Have you ever had the feeling that you were at a crossroads in your life? That you are about to dive off and take a plunge into the great unknown, but at the same time you are also holding yourself back?

This is how I have been feeling these past few weeks. Perhaps it’s because there is a change in the air as Spring is beginning to reveal itself or perhaps because I’m feeling more confident in myself that the time has actually come to take a new step when it comes to writing. And yet there is that niggling doubt – fear, uncertainly and a lack of confidence. Once I step forward into that new sphere, what I’ve left behind will stay there. Where I am now will be gone; there is no turning back.

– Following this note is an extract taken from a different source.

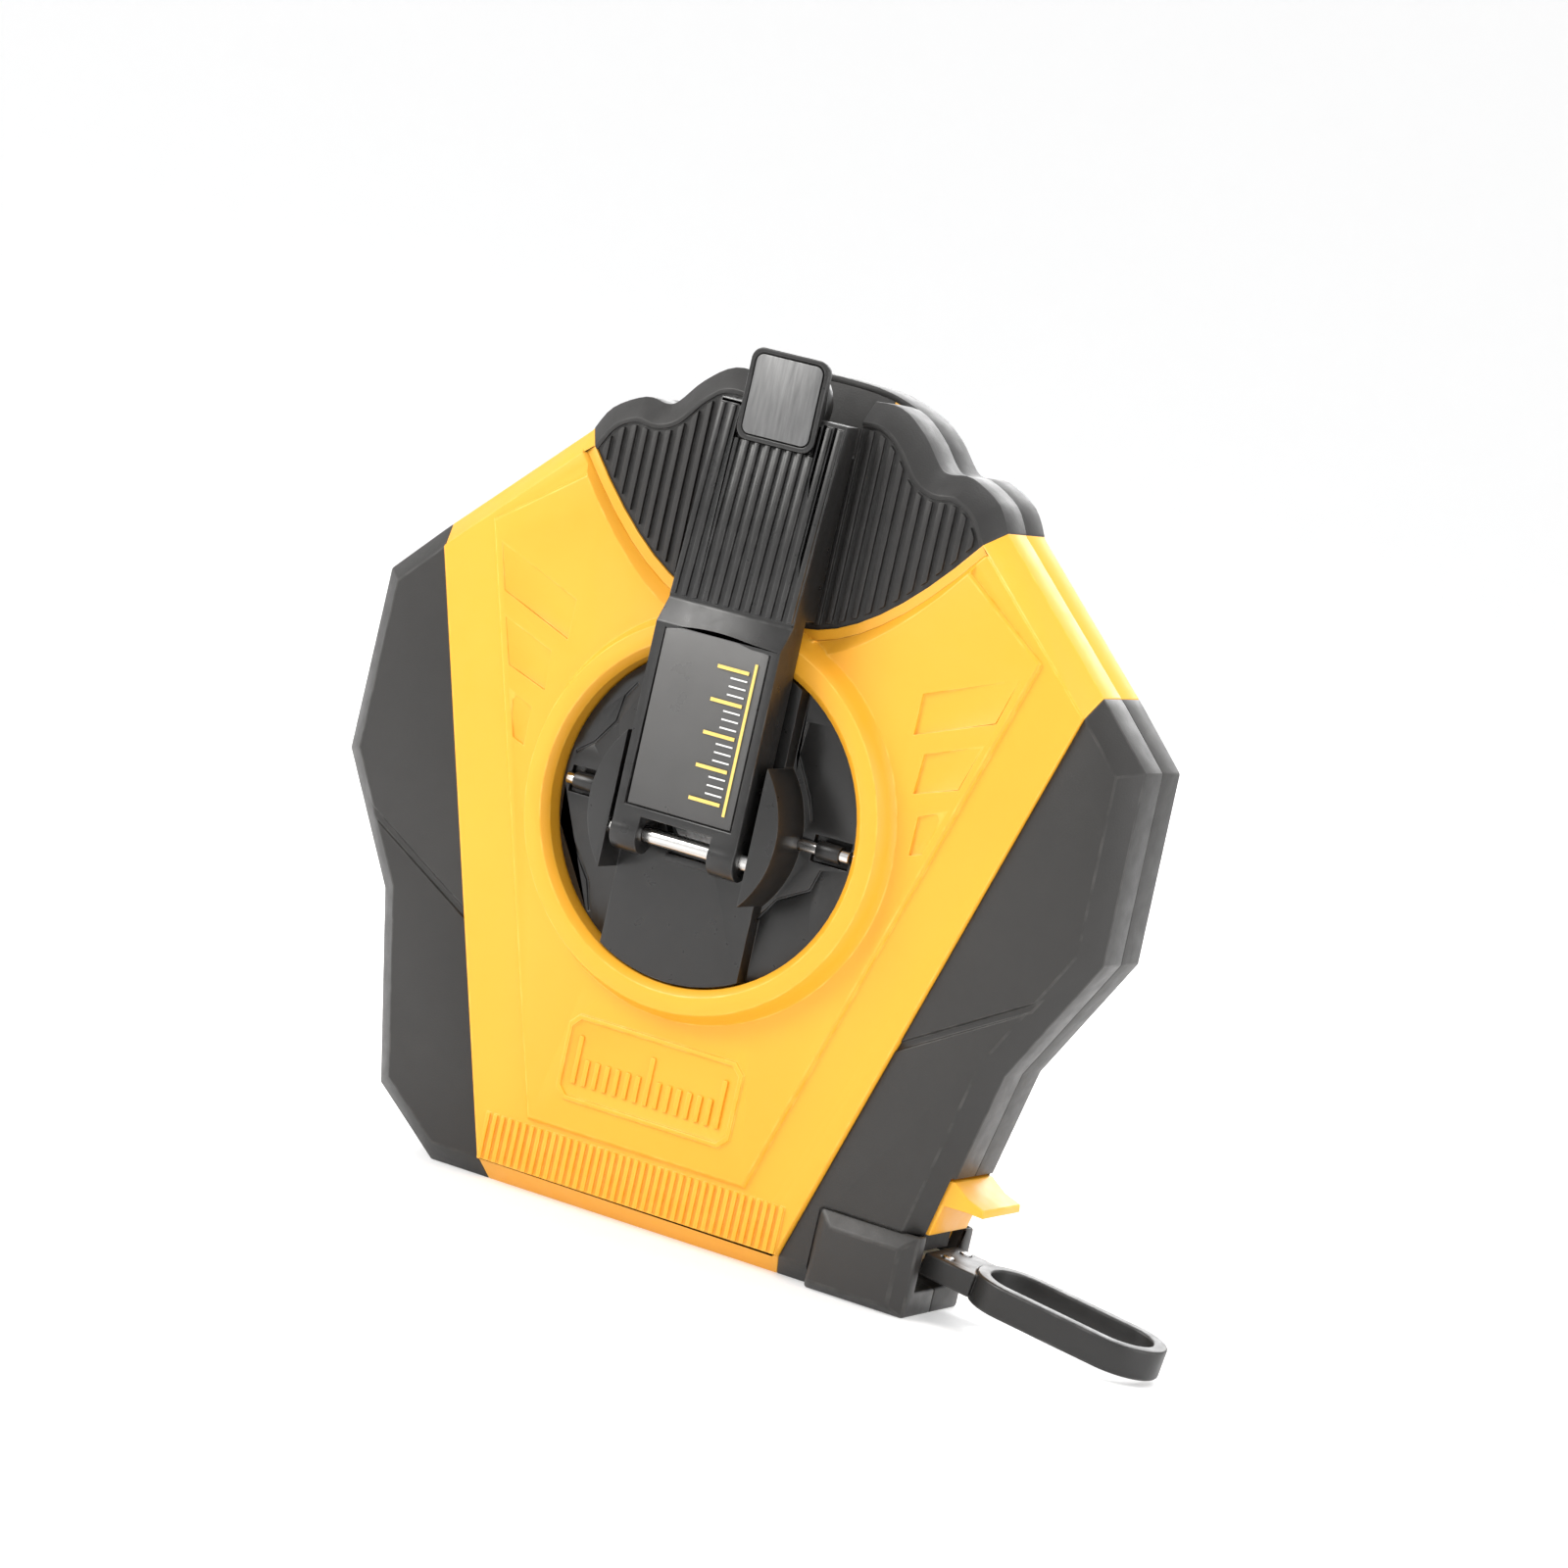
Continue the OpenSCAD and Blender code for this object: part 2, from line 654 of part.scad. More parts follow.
// spool with the sun gear, turning on the axle
flange_r = roll_r + 1.6;
half_tape = tape_w / 2 + tape_gap;
web_y = gear_end + 0.8;
module spool_core() {
    color("darkorange") difference() {
        union() {
            slab(carrier_y + run, gear_end) gear_outline(sun_n, 90 + 180 / sun_n);
            bar(0, 0, axle_r + 3.8, carrier_y + run, axle_boss_y - run);
            bar(0, 0, core_r, web_y, web_y + 1.6);
            bar(0, 0, sun_n * gear_m / 2 - 1.3, gear_end - eps, web_y + eps);
            difference() {
                bar(0, 0, core_r, -half_tape - flange_t, half_tape);
                bar(0, 0, core_r - 1.4, -big, big);
            }
            difference() {
                bar(0, 0, flange_r, -half_tape - flange_t, -half_tape);
                bar(0, 0, core_r - 1, -big, big);
            }
        }
        bar(0, 0, axle_r + fit, -big, big);
    }
}
module spool_flange() {
    color("darkorange") difference() {
        bar(0, 0, flange_r, half_tape, half_tape + flange_t);
        bar(0, 0, core_r - 1.4, -big, big);
    }
}
module tape_roll() {
    color("lemonchiffon") difference() {
        bar(0, 0, roll_r, -tape_w / 2, tape_w / 2);
        bar(0, 0, core_r, -big, big);
    }
}

// crank arm, lying up the front at rest
arm_back = front - shield_h - 0.9;
arm_back_ring = front - ring_h - 0.35;
arm_low = hinge_z + 3.4;
label_top = 35.5;
rib_low = 40;
arm_top = 79.4;
label_y = front - label_h;
function rib_y(z) = front - rib_low_h + (rib_low_h - rib_high_h) * (z - rib_low) / (78.3 - rib_low);
module arm_profile() {
    polygon([[label_y, arm_low], [label_y, label_top], [rib_y(rib_low), rib_low], [rib_y(arm_top), arm_top],
        [arm_back, arm_top], [arm_back, ring_out + 1.4], [arm_back_ring, ring_out + 1.4],
        [arm_back_ring, arm_low]]);
}
// extrudes a [depth, up] outline across the width
module across(x0, x1) {
    translate([x0, 0, hub_z]) rotate([90, 0, 90]) linear_extrude(x1 - x0) children();
}
knob_back = arm_back;
knob_front = rib_y(78.3) + 1.7;
ear_in = 7.8;
module crank_arm() {
    rib_step = 2 * (arm_x - 0.9) / (arm_ribs - 1);
    color(black) difference() {
        union() {
            across(-arm_x, arm_x) arm_profile();
            for (i = [0:arm_ribs - 1]) {
                x = -arm_x + 0.9 + i * rib_step;
                across(x - 0.6, x + 0.6) polygon([[rib_y(rib_low + 1) - 0.7, rib_low + 1],
                    [rib_y(arm_top - 1) - 0.7, arm_top - 1], [rib_y(arm_top) + 1, arm_top - 1],
                    [rib_y(rib_low) + 1, rib_low + 1]]);
            }
            for (s = [0, 1]) mirror([s, 0, 0]) {
                translate([ear_in, hinge_y, hub_z + hinge_z]) rotate([0, 90, 0])
                    cylinder(r = 4.1, h = arm_x - ear_in);
                box(ear_in, arm_x, label_y, arm_back_ring, hinge_z, arm_low + eps);
            }
            slab(rib_y(78.3), knob_front - run) knob_plate(cap_x - 1.2);
        }
        translate([-arm_x - 1, hinge_y, hub_z + hinge_z]) rotate([0, 90, 0])
            cylinder(r = hinge_r + fit, h = 2 * arm_x + 2);
        bar(0, knob_z, knob_r + 0.6, knob_front - run, 0);
        slab(-big, rib_y(78.3)) knob_plate(cap_x + 0.1);
        bar(0, knob_z, knob_pin_r, -big, 0);
        across(-arm_x + 2, arm_x - 2) polygon([[label_y - 1, 0], [label_y + 0.8, 0],
            [label_y + 0.8, label_top - 1.4], [label_y - 1, label_top - 1.4]]);
    }
}
knob_pin_r = 2;
module knob_plate(half) {
    translate([-half, knob_z - half - 0.4]) square([2 * half, 2 * half + 0.8]);
}
module label_plate() {
    color([0.35, 0.34, 0.33]) box(-arm_x + 2.3, arm_x - 2.3, label_y + 0.15, label_y + 0.8,
        0.3, label_top - 1.7);
}
cap_y = rib_y(78.3) - 1.6;
module end_cap() {
    color(black) difference() {
        slab(cap_y, rib_y(78.3)) difference() {
            rounded(cap_x, cap_x + 0.5, 2.5);
            rounded(cap_x - 4, cap_x - 4, 1.5);
        }
        slab(cap_y - 1, cap_y + 0.6) rounded(cap_x - 1, cap_x - 0.5, 1.8);
    }
}
module rounded(hx, hz, r) {
    translate([0, knob_z]) {
        square([2 * hx - 2 * r, 2 * hz], center = true);
        square([2 * hx, 2 * hz - 2 * r], center = true);
        for (sx = [-1, 1], sz = [-1, 1]) translate([sx * (hx - r), sz * (hz - r)]) circle(r);
    }
}
module cap_pad() {
    color("silver") slab(cap_y - 0.1, cap_y + 0.6) rounded(cap_x - 1.2, cap_x - 0.7, 1.6);
}
module knob_pin() {
    color(steel) {
        bar(0, knob_z, knob_pin_r, rib_y(78.3) - 0.3, knob_back - 0.1);
        bar(0, knob_z, 3.4, rib_y(78.3) - 0.8, rib_y(78.3));
        bar(0, knob_z, 3, knob_back - 0.9, knob_back - 0.1);
    }
}
module knob() {
    color(black) difference() {
        union() {
            bar(0, knob_z, knob_r, knob_front, knob_back - 0.8);
            bar(0, knob_z, knob_r - 0.8, knob_front, knob_back);
        }
        bar(0, knob_z, knob_pin_r + fit, -big, 0);
        bar(0, knob_z, 3.4, knob_back - 1.2, 0);
    }
}

// brake lever in the side window, with its shoe over the tape
lever_pin_at = [roll_r - 10.6, -roll_r + 0.6];
lever_pin_r = 1.5;
lever_pin_half = half_t - 1.4;
lever_half = mouth_half - 0.4;
plate_top = window_top - 0.5;
plate_low = mouth_high + 0.6;
module lever_body() {
    slope = (corners[2][0] - corners[1][0]) / (corners[2][1] - corners[1][1]);
    x_top = corners[1][0] + chamfer_w + slope * (plate_top - corners[1][1]);
    x_low = corners[1][0] + chamfer_w + slope * (plate_low - corners[1][1]);
    polygon([[x_low, plate_low], [x_top - slope * 5, plate_top - 5], [x_top + 4, plate_top - 5],
        [x_top + 7.4, plate_top - 5.2], [x_top + 7.2, plate_top - 3.6], [x_top + 3.6, plate_top - 2.4],
        [x_top + 0.2, plate_top], [x_top - 2, plate_top],
        [lever_pin_at[0] + 1, lever_pin_at[1] + 3.2], [lever_pin_at[0] - 2.6, lever_pin_at[1] + 2.4],
        [lever_pin_at[0] - 2.6, plate_low]]);
}
module brake_lever() {
    color(yellow) difference() {
        slab(-lever_half, lever_half) lever_body();
        bar(lever_pin_at[0], lever_pin_at[1], lever_pin_r + fit, -big, big);
        box(lever_pin_at[0] - 5, lever_pin_at[0] + 3.2, -3, 3, lever_pin_at[1] - 5, lever_pin_at[1] + 5);
    }
}
function tape_top(x) = -(tape_line - tape_t / 2) / cos(hook_tilt) - x * tan(hook_tilt);
shoe_x = [roll_r - 8, roll_r - 2.6];
shoe_gap = 1.35;
module brake_shoe() {
    color([0.1, 0.1, 0.1]) slab(-tape_w / 2, tape_w / 2) polygon([[shoe_x[0], plate_low],
        [shoe_x[0], tape_top(shoe_x[0]) + shoe_gap], [shoe_x[1], tape_top(shoe_x[1]) + shoe_gap],
        [shoe_x[1], plate_low]]);
}
module lever_pin() {
    color(steel) bar(lever_pin_at[0], lever_pin_at[1], lever_pin_r, -lever_pin_half, lever_pin_half);
}
module lever_spring() {
    color(steel) translate([lever_pin_at[0], 0, hub_z + lever_pin_at[1]]) rotate([-90, 0, 0])
        rotate_extrude() for (k = [-2:2]) translate([lever_pin_r + 0.6, k * 0.9]) circle(0.5, $fn = 24);
}

// straight tape end, hook and the roller under the mouth
tape_line = roll_r + 0.65;
module on_tape() {
    translate([0, 0, hub_z]) rotate([0, hook_tilt, 0]) translate([0, 0, -hub_z]) children();
}
stem_start = roll_r + 7.5;
loop_start = roll_r + 16.6;
module tape_end() {
    color("lemonchiffon") on_tape() difference() {
        box(1, stem_start + 7, -tape_w / 2, tape_w / 2,
            -tape_line - tape_t / 2, -tape_line + tape_t / 2);
        for (y = [-4, 4]) rivet(y, 1.1, 5);
    }
}
stem_half = tape_w / 2 + 0.5;
stem_h = 4.6;
module hook() {
    color(black) on_tape() difference() {
        union() {
            box(stem_start, loop_start + 2, -stem_half, stem_half, -tape_line - stem_h / 2,
                -tape_line + stem_h / 2);
            slab_flat(-tape_line - loop_h / 2, -tape_line + loop_h / 2) stadium(0);
        }
        slab_flat(-tape_line - loop_h, -tape_line + loop_h) stadium(loop_wall);
        box(stem_start - 1, stem_start + 7.2, -tape_w / 2 - 0.1, tape_w / 2 + 0.1,
            -tape_line - tape_t / 2, -tape_line + tape_t / 2);
        for (y = [-4, 4]) rivet(y, 1.1, 5);
    }
}
// extrudes an [across, back] outline upwards
module slab_flat(z0, z1) {
    translate([0, 0, hub_z + z0]) linear_extrude(z1 - z0) children();
}
module stadium(inset) {
    r = loop_w / 2 - inset;
    x0 = loop_start + loop_w / 2;
    x1 = loop_start + loop_len - loop_w / 2;
    translate([x0, 0]) circle(r);
    translate([x1, 0]) circle(r);
    translate([x0, -r]) square([x1 - x0, 2 * r]);
}
module rivet(y, r, h) {
    translate([stem_start + 3.6, y, hub_z - tape_line - h]) cylinder(r = r, h = 2 * h);
}
module hook_rivets() {
    color(steel) on_tape() for (y = [-4, 4]) rivet(y, 1.1, stem_h / 2 + 0.3);
}
roller_r = 2.2;
roller_at = [roll_r - 8.4, -(tape_line + tape_t / 2 + roller_r + 0.25 + sin(hook_tilt)
    * (roll_r - 8.4)) / cos(hook_tilt)];
roller_pin_r = 1;
module mouth_roller() {
    color("whitesmoke") difference() {
        bar(roller_at[0], roller_at[1], roller_r, -mouth_half + 0.4, mouth_half - 0.4);
        bar(roller_at[0], roller_at[1], roller_pin_r + fit, -big, big);
    }
}
module roller_pin() {
    color(steel) bar(roller_at[0], roller_at[1], roller_pin_r, -lever_pin_half, lever_pin_half);
}

front_shell();
back_shell();
front_left_skin();
front_right_skin();
back_left_skin();
back_right_skin();
front_grip();
back_grip();
front_nose();
back_nose();
case_screws();
axle();
axle_screw();
hub_clip();
ring_gear();
ring_gear_screws();
crank_hub();
hinge_pin();
latch_pins();
latch_sleeves();
planet_pins();
planet_gear_1();
planet_gear_2();
planet_gear_3();
spool_core();
spool_flange();
tape_roll();
crank_arm();
label_plate();
end_cap();
cap_pad();
knob_pin();
knob();
brake_lever();
brake_shoe();
lever_pin();
lever_spring();
mouth_roller();
roller_pin();
tape_end();
hook();
hook_rivets();
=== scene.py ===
"""A closed-case surveyor tape reel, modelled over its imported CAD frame. Metres; front at -Y."""
import math

import bmesh
import bpy
from mathutils import Matrix, Vector


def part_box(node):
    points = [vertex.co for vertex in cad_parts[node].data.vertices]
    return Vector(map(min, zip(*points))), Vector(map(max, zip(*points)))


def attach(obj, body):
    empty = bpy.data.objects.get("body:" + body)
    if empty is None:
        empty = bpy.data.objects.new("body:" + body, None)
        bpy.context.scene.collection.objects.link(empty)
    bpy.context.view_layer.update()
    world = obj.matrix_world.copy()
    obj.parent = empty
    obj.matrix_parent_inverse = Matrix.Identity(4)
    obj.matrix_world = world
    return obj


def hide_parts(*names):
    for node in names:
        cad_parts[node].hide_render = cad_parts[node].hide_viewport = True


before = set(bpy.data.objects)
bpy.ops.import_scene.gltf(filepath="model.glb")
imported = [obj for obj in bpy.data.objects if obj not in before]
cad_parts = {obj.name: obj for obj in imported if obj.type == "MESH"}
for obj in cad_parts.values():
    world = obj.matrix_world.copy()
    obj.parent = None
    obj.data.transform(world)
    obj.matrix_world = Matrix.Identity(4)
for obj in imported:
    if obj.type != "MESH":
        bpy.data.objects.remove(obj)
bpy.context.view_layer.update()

MM = 0.001
TOUCH = 5e-5            # two places closer than this, in metres, count as one
SHIELD_RISE = 2 * MM    # how far the shield and the bands stand above the black face
BAND_RISE = 1 * MM
BEVEL_ANGLE = math.radians(28)
SMOOTH_ANGLE = math.radians(38)

hub_low, hub_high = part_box("crank_hub")
arm_low, arm_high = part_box("crank_arm")
hub = (hub_low + hub_high) / 2
face_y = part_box("front_left_skin")[0].y
shield_y = face_y - SHIELD_RISE
band_y = face_y - BAND_RISE
label_y = arm_low.y
arm_half = arm_high.x


def at(x, z, y=0.0):
    """A point given in millimetres from the hub axis, at depth y in metres."""
    return Vector((hub.x + x * MM, y, hub.z + z * MM))


# ---------------------------------------------------------------- camera and studio

def add_camera():
    turn, rise, roll = math.radians(25.65), math.radians(6.58), math.radians(12.71)
    distance, aim_right, aim_up = 1.0107, 13.64 * MM, 6.37 * MM
    back = Vector((math.sin(turn) * math.cos(rise), -math.cos(turn) * math.cos(rise),
                   math.sin(rise)))
    level = Vector((math.cos(turn), math.sin(turn), 0))
    upright = back.cross(level)
    right = math.cos(roll) * level + math.sin(roll) * upright
    up = -math.sin(roll) * level + math.cos(roll) * upright
    place = at(0, 0, face_y) + aim_right * right + aim_up * up + distance * back
    bpy.ops.object.camera_add(location=place)
    camera = bpy.context.object
    facing = Matrix((right, up, back)).transposed().to_4x4()
    camera.matrix_world = Matrix.Translation(place) @ facing
    camera.data.sensor_width = 36
    camera.data.lens = 120.7
    bpy.context.scene.camera = camera


def add_softbox(name, place, size, power, tint=(1, 1, 1)):
    """An area light that looks at the middle of the case."""
    bpy.ops.object.light_add(type="AREA", location=place)
    lamp = bpy.context.object
    lamp.name = name
    lamp.rotation_euler = (hub - Vector(place)).to_track_quat("-Z", "Y").to_euler()
    lamp.data.shape = "RECTANGLE"
    lamp.data.size, lamp.data.size_y = size
    lamp.data.energy = power
    lamp.data.color = tint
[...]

The reality is I’ve been in this current state for quite some time now. I’ve become too comfortable and therefore I’ve become scared of changing the status quo. When we are faced with this situation, and we sit on that fence for too long then all our efforts to get this far will be wasted. You will feel that you’ve become a failure and live the rest of your life with regrets, which only makes you unhappy. You won’t be living up to your true potential and you’ll begin to feel that you have let others down as well as yourself.

It’s a big step, an awkward step, one that you should be prepared to take, however tentatively. If you’re anything like me, you’ve spent years practising and learning your craft; all it takes now is to face the great unknown. That is the biggest challenge.

I know that I have people around me who are urging me forward and a husband prepared to support me every step of the way throughout that new journey. I hope that you too have found that support, even if it is only with one person; that can make all the difference in a writer’s life.

I’m prepared to take the next step into my writer’s journey. I hope you are too.

Are you at a crossroads in your life? Are you prepared to face your fears and take the next step forward? Do you have the support of others with you throughout your journey?